Threatened to resign
This has likely taken its toll. In mid-January 2005, Harris was rumoured to be close to quitting, having threatened on more than one occasion to "take his Rolodex with him," (according to Party insiders), and perhaps follow Russow in defaming the Party, its members and directions, discouraging donors and voters. It remains to be seen if he and his core group of followers are able to remain in "election readiness" in anticipation of a Canadian federal election, 2005 that might never come, or if Harris will resign the leadership to focus on his career as an author and speaker.

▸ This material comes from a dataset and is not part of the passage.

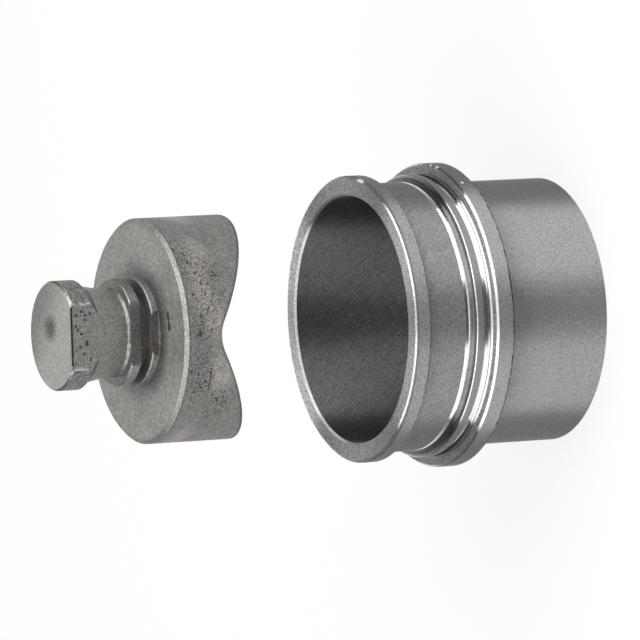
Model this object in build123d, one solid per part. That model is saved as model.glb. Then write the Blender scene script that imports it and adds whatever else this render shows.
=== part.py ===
from build123d import *
from math import cos, radians, sin, tan
import os

# Knockout punch and its die sleeve, in millimetres, +Z up. The sleeve stands on its back end at z = 0
# with its mouth up. The punch is drawn up above it on the same axis, cutting face down. The valley of
# the saddle runs nearly along Y, so the two horns stand at +X and -X. The shank's flat faces -Y, nearly.

# Punch body
punch_radius = 27.1
horn_height = 22.2          # from the back face to the tips of the horns
flank_angle = 26.9          # of the saddle's two flanks, in degrees
valley_radius = 8.2         # rounding where the flanks meet
saddle_turn = -4.6          # of the valley about the axis, in degrees from Y
back_bevel = 0.9            # bevel round the back face
boss_radius = 13.15
boss_height = 1.75
boss_edge = 0.25
boss_flat = 1.05            # depth of the small flat in line with the shank's
thread_radius = 9.0         # tapped hole, drawn at its major radius

# Shank
shank_radius = 12.9         # of the collar
head_radius = 13.15
relief_depth = 2.6          # groove between the boss and the collar, deeper than the flat
relief_width = 2.25
collar_thickness = 2.7
neck_depth = 1.25           # of the neck at its head end, from the collar's radius
neck_taper = 1.45           # how much deeper the neck is at the collar
collar_bevel = 0.6          # in the corner of the neck and the collar
neck_length = 7.85          # tapered part
head_cone = 1.7             # length of the slope from the neck to the head
head_length = 4.85
head_edge = 0.5
turned_edge = 0.25          # broken edges of the collar
flat_depth = 2.4            # of the flat milled along one side, from the collar's radius
flat_turn = -3.0            # of the flat about the axis, in degrees from -Y
thread_clearance = 0.05
stud_setback = 0.8          # the threaded end stops short of the saddle's valley
stud_edge = 1.0

# Die sleeve, from its back end to its mouth
side_room = 3.1             # between the punch and the sleeve's bore
tube_wall = 2.15
tube_length = 28.2
tube_edge = 0.3
flange_height = 2.65        # above the land
flange_thickness = 4.7
flange_edge = 0.5
foot_bevel = 0.35           # between the flange's face and its foot
foot_length = 0.6
groove_width = 1.6
groove_depth = 0.9
land_length = 1.9
land_edge = 0.2
step_height = 1.7           # of the land above the neck
step_fillet = 1.4
neck_wall = 2.7
sleeve_neck_length = 12.5   # from the land's face to the lip's back
lip_wall = 4.8
lip_length = 4.1
lip_bevel = 0.8             # in the corner of the neck and the lip
lip_back_edge = 0.5
lip_edge = 0.75
bore_edge = 0.5

# Cutting ring, pressed into the back of the sleeve
seat_step = 0.8             # the ring's seat is cut this deep into the bore's wall
ring_height = 16.0
cutting_clearance = 0.1     # between the punch and the ring
cutting_land = 6.0          # straight part below the cutting edge
slug_relief = 0.6           # how much wider the ring is at the bottom
ring_edge = 0.4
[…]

He has said that he would resign when the party elects the first Green Member to the Canadian House of Commons. Presumably that MP would be expected to become the Leader upon their election. Evidently Harris does not expect to be that MP. In the 2004 election, he ran in a hopeless race against New Democratic Party of Canada leader Jack Layton and long standing MP Dennis Mills, getting only 5.38%, behind the Conservative candidate at 6.21%.
A storm of protest over what detractors see as Harris' attempt to hijack policy and exclude talented female activists has led some to conclude that Harris cannot do more than remain a "lame duck" leader until the 2006 AGM. Several members of the Green Party's Council and Shadow Cabinet who were supported by Harris when elected have spoken strongly against him and what they describe as his dictatorial tactics within the party.
Meanwhile, more experienced politicians such as Sheila Copps, David Orchard and Green city councillor Elio Di Iorio have been rumoured as possible candidates to replace Harris.